My kid doesn’t share well. She’s three. Barely. According to WebMD kids don’t learn to share until they are seven to eight years old. At three everything is hers. The things, the people- all hers. She’s just wondering why people are running around with her stuff. Toddlers are like little Bond villains. THE WORLD IS NOT ENOUGH. Yet, invariably, when she acts her age, even when she was younger, someone would bellow “Only child syndrome!”
Now, mom shaming is an international sport. Women, and it’s almost always women rather than parents or fathers, can have too many children, too few children, the wrong sort of children, and are always mothering incorrectly. I can’t tell their stories. (Un)Fortunately, like all mothers, particularly as a mother of an only, I have my own.
One woman, mother of three, told me that I must have more children because all of the only children she has known have been “weird”. Meanwhile, almost all of my close friends growing up were onlies. Maybe our collective weirdness is why we got along so well. I have been told only children grow up to be socially awkward. As the socially awkward eldest of four and mother to a charming butterfly of an only I find this unsupported by both anecdotal evidence and science.
Only children are lonely. As the parent of an only I do have to make slightly more effort to make sure my kid spends time with other kids. We’ll be heading to Java Mama’s today for this very purpose as the weather is too shite for the park. Being alone and being lonely, however, are two different things. Only children grow up more comfortable in their own skin; in their own heads. More, as someone who grew up in an extended family group of seven, I know from experience that being surrounded by siblings and cousins doesn’t stop you from being lonely.

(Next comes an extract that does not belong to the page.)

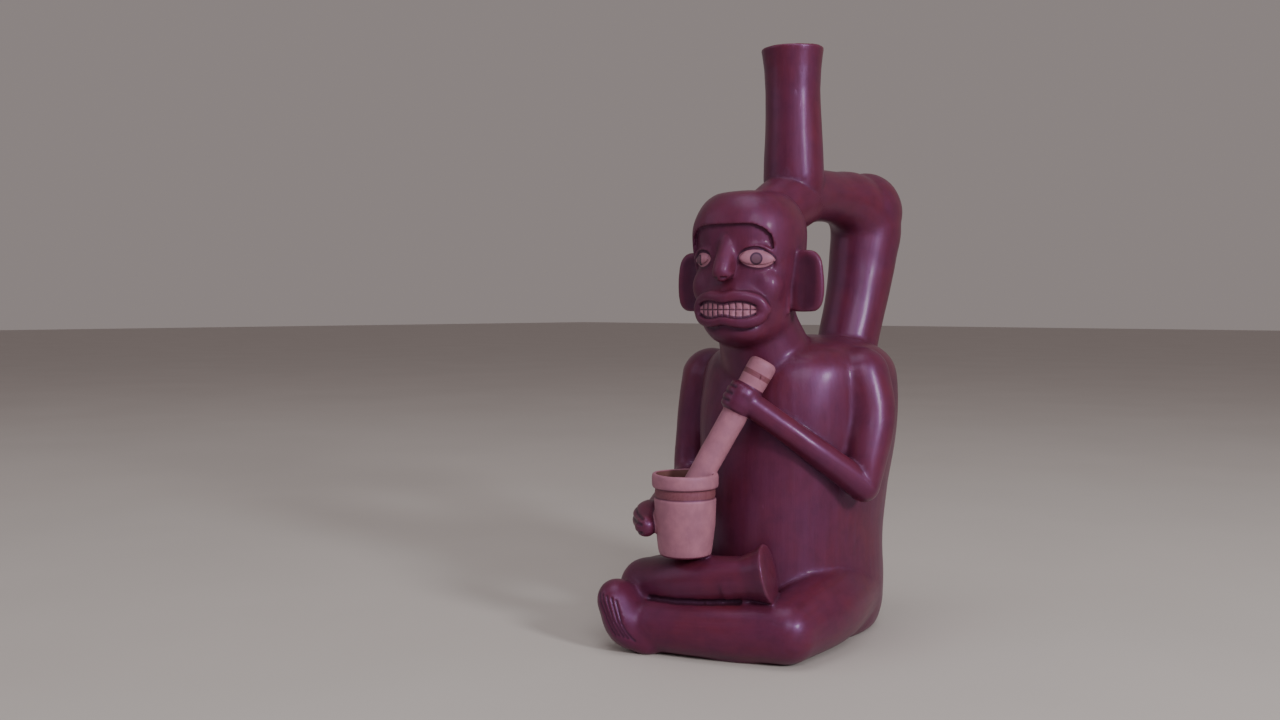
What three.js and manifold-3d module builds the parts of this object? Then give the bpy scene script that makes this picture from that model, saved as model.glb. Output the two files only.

They tell me that I will change my mind. I am forty-five years old. But even if I were twenty-five years younger second guessing a person’s reproductive choices is just tacky. (Not that I haven’t been guilty of this but I at least had the good sense not to say it out loud.) And while we are on the subject of tacky, please don’t ask random strangers if they want more. First of all, it’s a very private matter that is none of your business. Secondly, if the answer is yes but they cannot expand their families you’ve just dripped poison into an open wound.
They say that she won’t have help to take care of us when we are old or have support when we die. This one concerns me so my husband and I have made every financial effort to not need her to take care of us in our elder years. The fact is that having siblings does not necessarily mean having support and can actually mean having more of a burden placed on your shoulders. I have seen the weight of care being placed on the shoulders of a single sibling even in large sibling groups. Worse, I have seen siblings turn against each other in vicious ways during the decline and death of a parent.
Having lost a parent myself I know how invaluable having people support you in your grief can be. I also know that support can come from a partner, from friends, extended family, or even professionals. Speaking of death, we have been told that we need to have another in case something happens to our child. The fact that people think this, much less allow it to come out of their mouths, is gobsmacking to me. Children are people and people are not replaceable.
This is just a small sampling of the sort of intrusions, I mean questions and comments, that having an only child elicits. The social pressure to have more than one child, part of which stems from the stigma associated with only children, needs to reevaluated. The myth of the spoiled only child does not stand up to scientific research. In the US, Europe, and other parts of the world the one-child household is not only not weird, it is becoming common.
As for me, while I am open to adopting another, 1) Did I mention I am forty-five years old? 2) The more I learn about domestic infant adoption in the US the less I want to participate in the system. To be clear: There is nothing wrong with adoption in of itself. But in any other developed country: one with a decent educational system, a social safety net, and anything approaching equity, my family’s situation would probably be very different.
So, if I adopt again, it will be through the foster care system. Not the kids whose parents are actively working on improving themselves. The children who truly are waiting for permanent homes. Yes, there is also lots wrong with the foster care system. But, there are no healthy American infants languishing in care awaiting private adoption. Instead there are waiting lists of would be parents. For children, especially older children, released into foster care this is not the case.
This will probably not happen because we don’t live in the US at the moment. So, for the foreseeable future, I will have a happy triangle family. I am one and done and content with it.